Most of the fossils in the valley belong to two types: Basilosaurus was the giant, with an almost eel-like body. The more petite but heavily muscled Dorudon looked more like a modern whale, at least until its mouth opened to reveal a jaw lined with serrated daggers instead of peg-like teeth.

Far from a playground for gentle giants, prehistoric Wadi Hitan was a whale-eat-whale world. That part of Egypt was likely a warm, nutrient-rich elongated gulf not unlike modern Baja California, where gray whales today come to bear young. Gingerich thinks that Dorudon likewise calved in the shallows, because there are unusual numbers of juvenile skeletons at the site. Some of the baby Dorudon have bite marks on their heads, likely inflicted by hungry Basilosauruses. Both whale ancestors would have feasted on other creatures in the area, which was home to sea cows, giant crocodiles, sharks and myriad other fish. Dorudon skeletons are sometimes found with jumbles of fish bones where their stomachs would have been. The Basilosaurus’ teeth are typically broken from extensive use.

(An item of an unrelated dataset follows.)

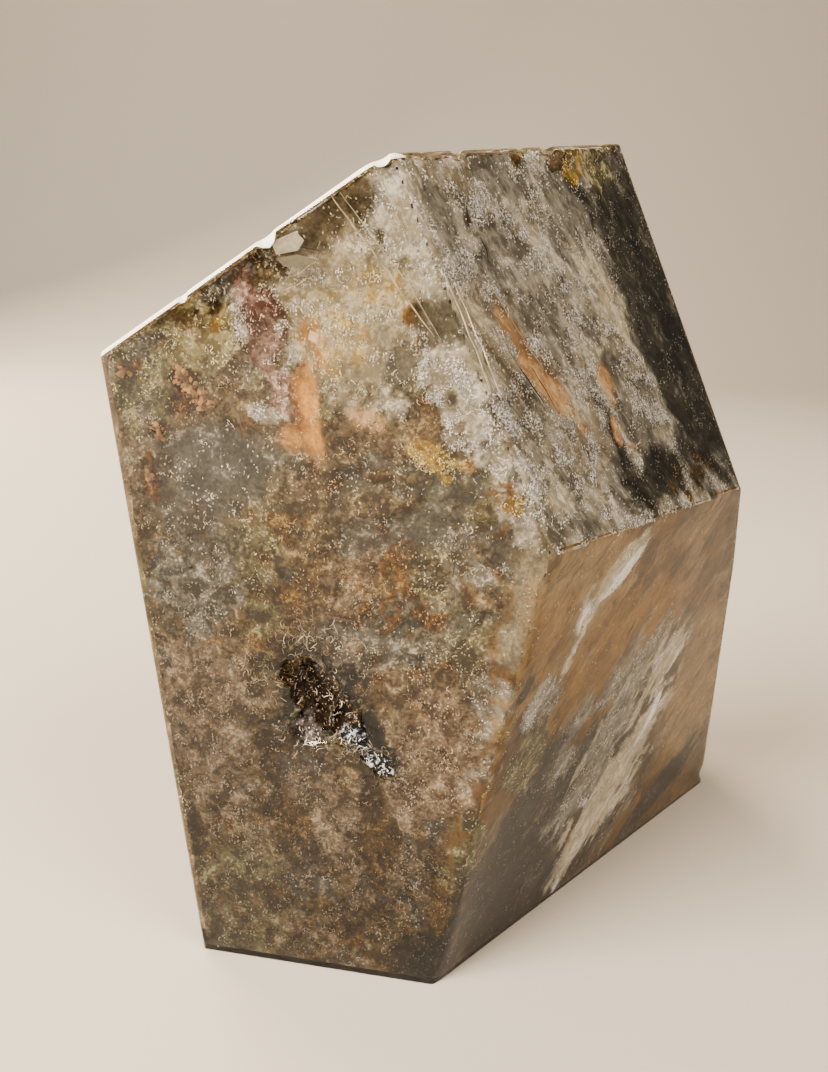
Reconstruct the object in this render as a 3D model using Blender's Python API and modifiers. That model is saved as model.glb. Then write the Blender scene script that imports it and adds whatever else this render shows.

Once quite difficult to reach, Wadi Hitan has recently become an ecotourism destination. It is part of Wadi El-Rayan, a larger protected area that also includes a Saharan oasis inhabited by Dorcas gazelles and Fennec foxes. Visitors can hire a driver (preferably with a four-wheel-drive vehicle) in Cairo and travel over recently improved roads to the valley. The site includes an open-air museum with footpaths alongside some of the fossils, which are fully or partially exposed and easy to see. And, provided they remember to bring wood for the fire pit, the most intrepid guests can camp overnight on the ancient seafloor and sleep with the whales.

The skeletons are much as they were when the first geologists found them. In death, Dorudon almost always assumed a circular posture. Basilosaurus tended to come to rest in a more or less straight line. The ocean current perhaps pushed the bodies parallel to the coast. Using the whales’ positions, scientists may one day be able to discern the shape of long-lost shores.